WORK TO COMPLETE:
Extract from the entries below, exactly as given, only the lines from the line containing "Model this object" to the line containing "CENTRE = (0.63, 0.56)", both lines included.

[BEGIN]

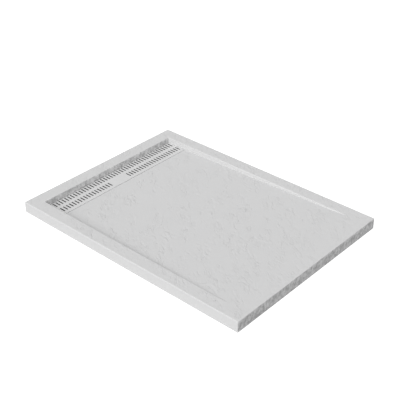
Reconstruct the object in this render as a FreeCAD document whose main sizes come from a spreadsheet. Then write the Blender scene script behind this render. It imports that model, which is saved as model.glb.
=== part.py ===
import FreeCAD, Part
import math
import os

import Sketcher

# Low shower tray with a slotted drain cover across one short end.
# Frame: +Z up, +X along the long side towards the entry end, drain end at -X.
# The origin is the middle of the flat underside. All sizes are in millimetres.

SIZES = [
    ("tray_length", 1200.0, "slab, along X"),
    ("tray_width", 900.0, "slab, along Y"),
    ("tray_height", 50.0, "slab, underside to rim top"),
    ("corner_round", 3.0, "upright outer corners of the slab"),
    ("edge_round", 2.0, "outer edge of the rim top"),
    ("rim_side", 60.0, "rim along each long side"),
    ("rim_end", 63.0, "rim at the drain end"),
    ("landing", 100.0, "flat top at the entry end, where the floor runs out"),
    ("recess_corner", 4.0, "upright corners of the recess at the drain end"),
    ("recess_round", 1.5, "inner edge of the rim top"),
    ("wall_draft", 8.0, "lean of the recess walls, in degrees"),
    ("grate_depth", 25.0, "rim top down to the cover's top"),
    ("entry_depth", 6.5, "rim top down to the foot of the entry ramp"),
    ("entry_run", 100.0, "length of the entry ramp"),
    ("entry_blend", 900.0, "radius where the floor turns up into the ramp"),
    ("cover_width", 104.5, "cover, along X"),
    ("cover_height", 5.0, "cover, with its folded edges"),
    ("cover_sheet", 2.0, "thickness of the cover's sheet"),
    ("cover_bend", 1.2, "outer bend of the folded edges"),
    ("cover_gap", 0.4, "clearance round the cover's foot"),
    ("slot_length", 31.0, "slot, along X"),
    ("slot_width", 5.0, "slot, along Y"),
    ("slot_clip", 1.5, "corners clipped off a slot's ends"),
    ("slot_pitch", 16.57, "slot to slot, along Y"),
    ("slot_border", 4.5, "cover's back edge to the first slot row"),
    ("slot_margin", 8.0, "least bare strip at each end of a slot row"),
    ("row_gap", 19.0, "bare strip between the two slot rows"),
    ("blank_slots", 6.0, "slots left out for the bare patch in the front row"),
    ("blank_shift", 1.0, "slots by which the patch lies towards the -Y side"),
    ("spine_width", 12.0, "flat bar under the cover, along X"),
    ("pad_thickness", 1.0, "rubber pads under the cover"),
    ("pad_length", 24.0, "edge pads, along the edge"),
    ("spine_pad_width", 9.0, "pads under the spine, along X"),
    ("spine_pad_length", 10.0, "pads under the spine, along Y"),
    ("ledge_width", 5.0, "ledge that carries the cover"),
    ("channel_depth", 3.5, "ledge down to the channel floor at its ends"),
    ("channel_fall", 2.5, "fall of the channel floor towards the waste"),
    ("channel_corner", 6.0, "upright corners of the channel"),
    ("boss_radius", 7.0, "bosses in the channel that carry the spine"),
    ("boss_pitch", 130.0, "boss to boss, along Y"),
    ("hole_radius", 30.0, "waste hole through the slab"),
    ("flange_radius", 43.0, "waste flange"),
    ("flange_thickness", 1.5, "waste flange"),
    ("flange_gap", 0.8, "clearance round the flange in its seat"),
    ("gasket_thickness", 1.0, "gasket under the flange"),
    ("gasket_gap", 1.0, "clearance between a gasket and the spigot"),
    ("spigot_radius", 28.0, "outlet spigot, outside"),
    ("outlet_radius", 25.0, "outlet spigot, bore"),
    ("strainer_radius", 26.0, "strainer, outside"),
    ("strainer_height", 3.0, "strainer's pressed rim"),
    ("strainer_sheet", 1.2, "thickness of the strainer's sheet"),
    ("strainer_gap", 0.3, "clearance round the strainer"),
    ("strainer_slot", 2.4, "width of a slot in the strainer"),
    ("long_slot_start", 8.5, "long strainer slots, from this radius"),
    ("short_slot_start", 15.5, "short strainer slots, from this radius"),
    ("slots_end", 21.5, "all strainer slots, to this radius"),
    ("strainer_spokes", 12.0, "long slots in the strainer, and short ones between"),
    ("knob_radius", 5.0, "strainer knob's cap"),
    ("knob_stem", 2.5, "strainer knob's stem"),
    ("knob_height", 6.0, "strainer knob, above the sheet"),
    ("knob_cap", 2.5, "height of the knob's cap"),
    ("knob_bevel", 1.0, "bevel on the cap's upper edge"),
    ("nut_radius", 44.0, "ring nut"),
    ("nut_thickness", 3.5, "ring nut"),
    ("nut_recess", 0.3, "underside up to the ring nut"),
    ("thread_gap", 0.05, "clearance between nut and spigot, and knob and strainer"),
    ("notch_width", 8.0, "wrench notches in the nut's edge"),
    ("notch_depth", 4.0, "wrench notches in the nut's edge"),
    ("notch_count", 4.0, "wrench notches in the nut's edge"),
    ("lower_gasket", 1.2, "gasket above the ring nut"),
    ("rebate_gap", 8.0, "room for a wrench round the nut in its rebate"),
]

CLOSE = 0.01  # an edge this near to a height lies at it
NEAR = 1.0  # room left round a place when edges are picked by it

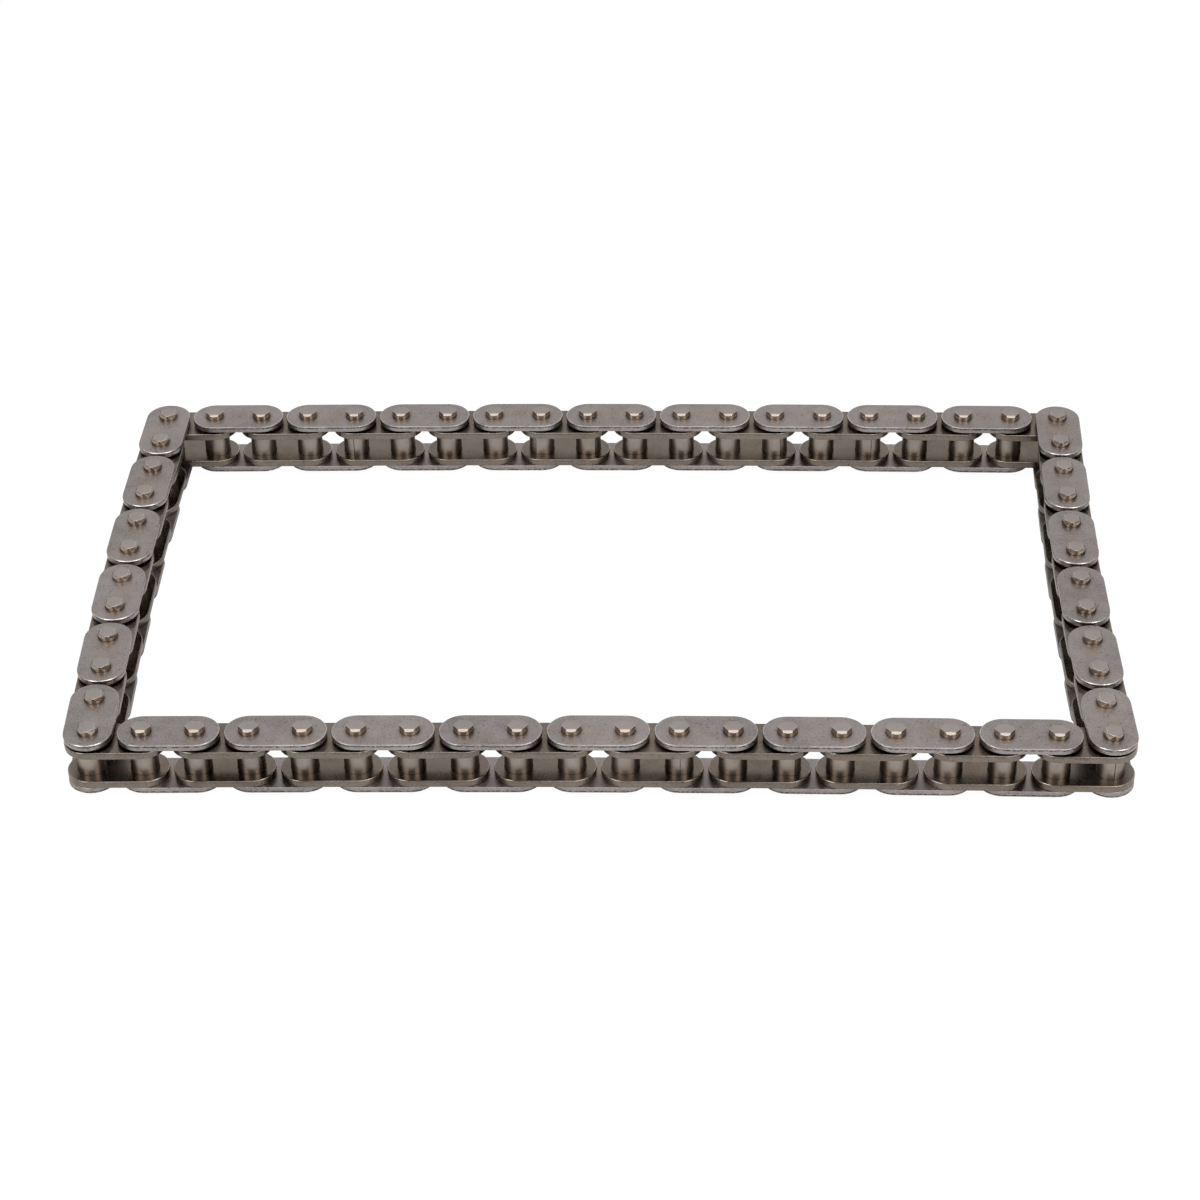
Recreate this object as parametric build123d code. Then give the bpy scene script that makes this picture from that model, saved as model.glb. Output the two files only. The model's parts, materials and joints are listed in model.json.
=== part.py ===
from build123d import *

import math
import os

# Closed bush chain that drives an engine's oil pump, laid flat in a loop with four straight runs.
# X lies along the long runs, Y along the short runs, and Z up the pins.
# The origin is under the middle of the loop, level with the lower ends of the pins.
# Lengths are in millimetres and angles in degrees.

# Links in the loop. A long run starts and ends with an inner link, a short run with an outer one.
outer_links_per_long_run = 9
inner_links_per_short_run = 5
pitch = 9.525

# A run laid by hand bows a little: how far its first and last links lean off the straight.
long_run_lean = 0.85
short_run_lean = 1.7

# Link plates, with round ends about the pins
plate_end_gap = 0.725
outer_plate_thickness = 1.2
inner_plate_thickness = 1.4

# Bushes, curled from strip and pressed into the inner plates
inner_width = 5.0
bush_diameter = 5.08
bush_seam_width = 0.12

# Which way the seam of each bush faces, by the number of its pin from zero. These eight face the
# near side of the loop. The others face the far side, each turned on from the one before.
near_seams = {11: 274, 13: 303, 19: 280, 34: 282, 36: 296, 40: 305, 41: 244, 45: 264}
far_side = 90
far_seam_spread = 60
far_seam_turn = 137.5

# Pins, pressed through the outer plates and staked across the link at both ends
pin_diameter = 3.58
pin_projection = 1.2
pin_chamfer = 0.1
stake_run = 0.38
stake_drop = 0.95
stake_spread = 58

# Running clearances. The inner links lie on the lower outer plates, so the play is at the top.
pin_clearance = 0.05
play_below = 0.05
play_above = 0.45

# Values that follow from the sizes above
plate_height = pitch - plate_end_gap
pin_radius = pin_diameter / 2
bush_radius = bush_diameter / 2
bore_radius = pin_radius + pin_clearance
lower_outer_level = pin_projection
lower_inner_level = lower_outer_level + outer_plate_thickness + play_below
upper_inner_level = lower_inner_level + inner_plate_thickness + inner_width
bush_length = inner_width + 2 * inner_plate_thickness
upper_outer_level = lower_inner_level + bush_length + play_above
pin_length = upper_outer_level + outer_plate_thickness + pin_projection
links_per_long_run = 2 * outer_links_per_long_run + 1
links_per_short_run = 2 * inner_links_per_short_run + 1

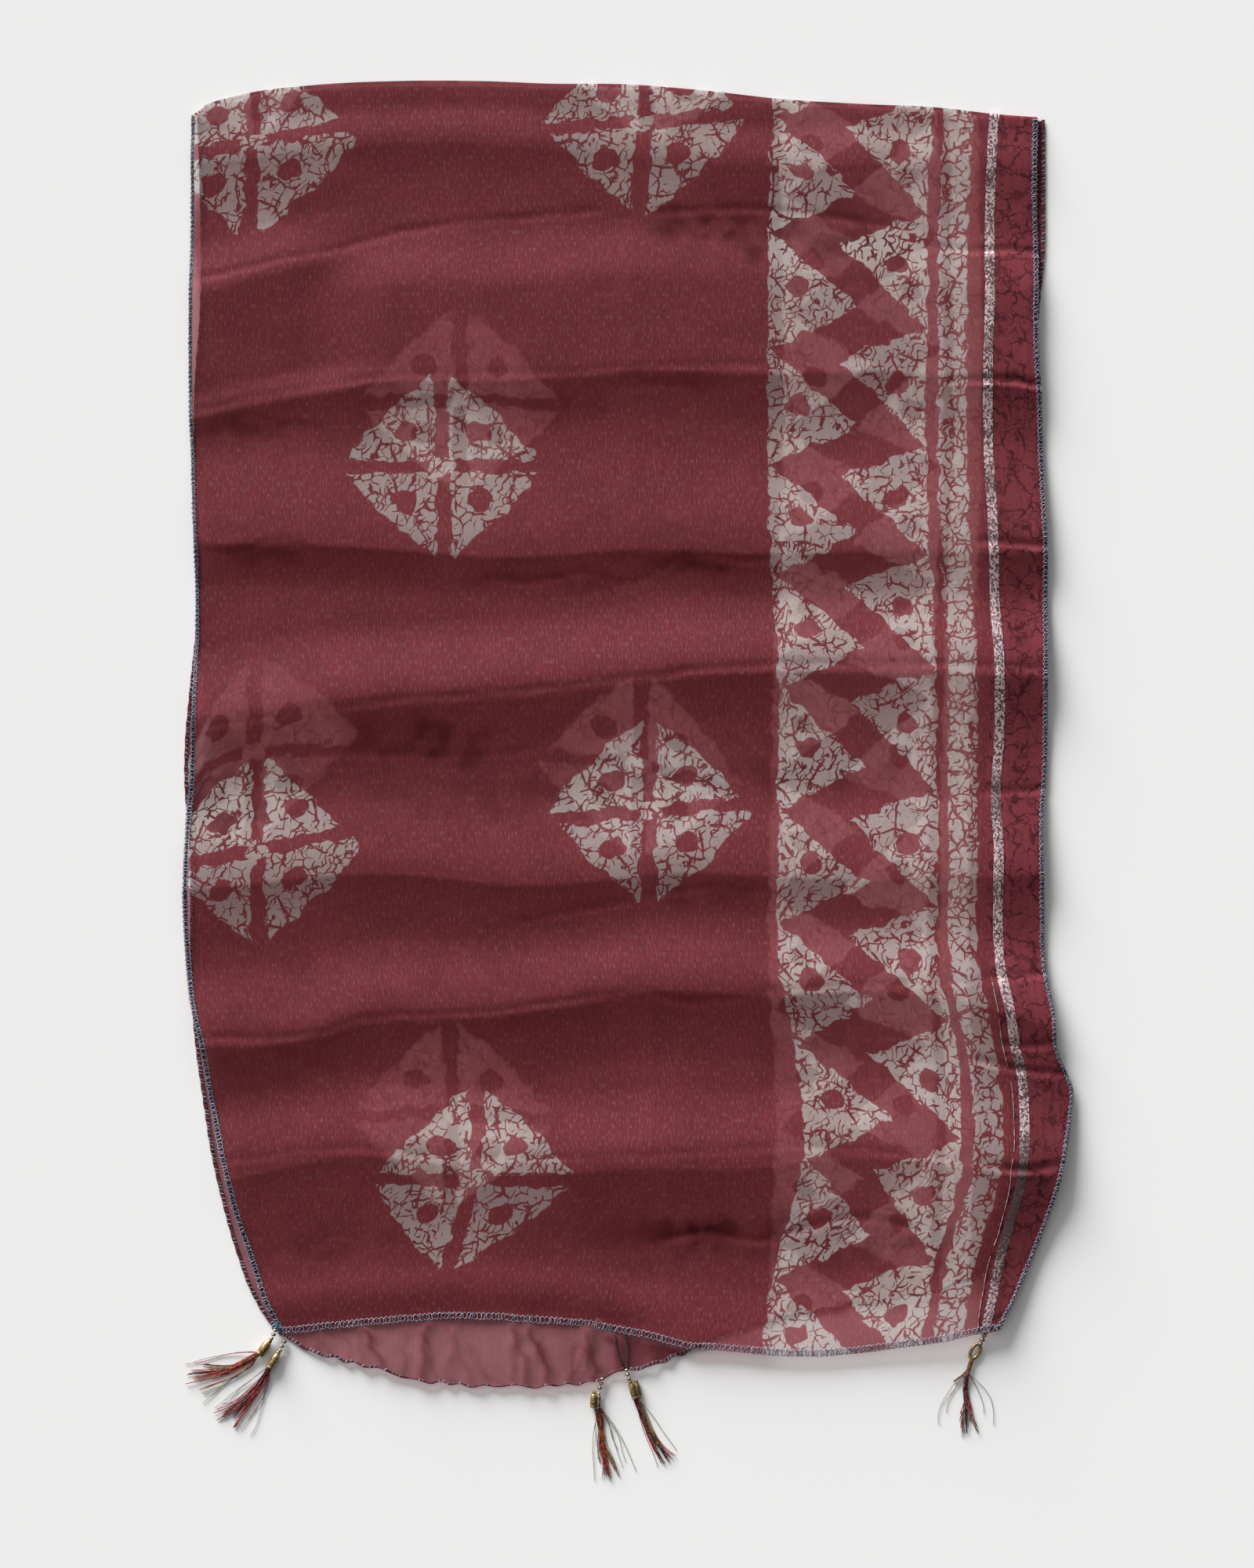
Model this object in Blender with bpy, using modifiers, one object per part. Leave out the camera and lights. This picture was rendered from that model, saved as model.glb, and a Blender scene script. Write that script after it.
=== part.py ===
"""A sheer printed stole, folded once across its width and laid flat with the fold away from the viewer.

One length of cloth makes three stretches: the front layer, the rounded fold and the back layer. A metal ribbon and a plain
border run down the right-hand edge of the whole length, round the fold and back. Short tassels hang from the two hems.
All plan sizes are millimetres from the middle of the laid-out stole; +X is to the right, +Y towards the fold, +Z up.
"""

from collections import namedtuple
from math import atan2, cos, exp, hypot, pi, radians, sin

import bmesh
import bpy

# ---- driving sizes, in millimetres ----------------------------------------------------------------------------------
MM = 0.001
WALL = 1.0  # cloth wall
SEAM = 0.35  # clear gap between neighbouring pieces
PLY_GAP = 0.4  # clear gap between the two layers
FOLD_LIFT = 2.0  # extra height of the front layer where it comes over the fold
FOLD_REACH = 32.0  # distance over which that lift dies away
RIBBON = 7.0  # width of the metal ribbon

FIELD_COLUMNS, BORDER_COLUMNS, RIBBON_COLUMNS = 11, 2, 1
FRONT_ROWS, BACK_ROWS, FOLD_ROWS = 58, 22, 6

CAP_LENGTH, CAP_RADIUS = 11.0, 3.0  # a tassel's metal cap
SLIM_CAP_RADIUS = 1.45  # where two caps lie side by side
BEAD_RADIUS = 1.7
CORD_RADIUS = 0.6
AXIS_HEIGHT = 3.1  # a tassel's caps and beads lie with their axis this high
TUFT_FLATNESS = 0.3  # height of a lying tuft over its width
CENTRE = (0.63, 0.56)  # middle of the bounding box in plan, taken off every piece

# ---- outline: one row per section across the stole -------------------------------------------------------------------
Section = namedtuple("Section", "y left ribbon right")
FRONT_SECTIONS = (
    Section(y=470, left=-306, ribbon=258, right=289),
    Section(y=385, left=-306, ribbon=255, right=289),
    Section(y=275, left=-307, ribbon=253, right=290),
    Section(y=165, left=-304, ribbon=256, right=295),
    Section(y=55, left=-305, ribbon=261, right=295),
    Section(y=0, left=-307, ribbon=259, right=294),
    Section(y=-55, left=-311, ribbon=260, right=292),
    Section(y=-110, left=-311, ribbon=261, right=293),
    Section(y=-154, left=-306, ribbon=267, right=299),
    Section(y=-187, left=-301, ribbon=273, right=302),
    Section(y=-211, left=-296, ribbon=277, right=312),
    Section(y=-231, left=-291, ribbon=278, right=312),
    Section(y=-272, left=-283, ribbon=277, right=305),
    Section(y=-300, left=-276, ribbon=270, right=297),
    Section(y=-334, left=-265, ribbon=261, right=284),
    Section(y=-364, left=-255, ribbon=255, right=271),
    Section(y=-384, left=-245, ribbon=250.5, right=261.5),
)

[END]

RIGHT ANSWER:
Model this object in Blender with bpy, using modifiers, one object per part. Leave out the camera and lights. This picture was rendered from that model, saved as model.glb, and a Blender scene script. Write that script after it.
=== part.py ===
"""A sheer printed stole, folded once across its width and laid flat with the fold away from the viewer.

One length of cloth makes three stretches: the front layer, the rounded fold and the back layer. A metal ribbon and a plain
border run down the right-hand edge of the whole length, round the fold and back. Short tassels hang from the two hems.
All plan sizes are millimetres from the middle of the laid-out stole; +X is to the right, +Y towards the fold, +Z up.
"""

from collections import namedtuple
from math import atan2, cos, exp, hypot, pi, radians, sin

import bmesh
import bpy

# ---- driving sizes, in millimetres ----------------------------------------------------------------------------------
MM = 0.001
WALL = 1.0  # cloth wall
SEAM = 0.35  # clear gap between neighbouring pieces
PLY_GAP = 0.4  # clear gap between the two layers
FOLD_LIFT = 2.0  # extra height of the front layer where it comes over the fold
FOLD_REACH = 32.0  # distance over which that lift dies away
RIBBON = 7.0  # width of the metal ribbon

FIELD_COLUMNS, BORDER_COLUMNS, RIBBON_COLUMNS = 11, 2, 1
FRONT_ROWS, BACK_ROWS, FOLD_ROWS = 58, 22, 6

CAP_LENGTH, CAP_RADIUS = 11.0, 3.0  # a tassel's metal cap
SLIM_CAP_RADIUS = 1.45  # where two caps lie side by side
BEAD_RADIUS = 1.7
CORD_RADIUS = 0.6
AXIS_HEIGHT = 3.1  # a tassel's caps and beads lie with their axis this high
TUFT_FLATNESS = 0.3  # height of a lying tuft over its width
CENTRE = (0.63, 0.56)  # middle of the bounding box in plan, taken off every piece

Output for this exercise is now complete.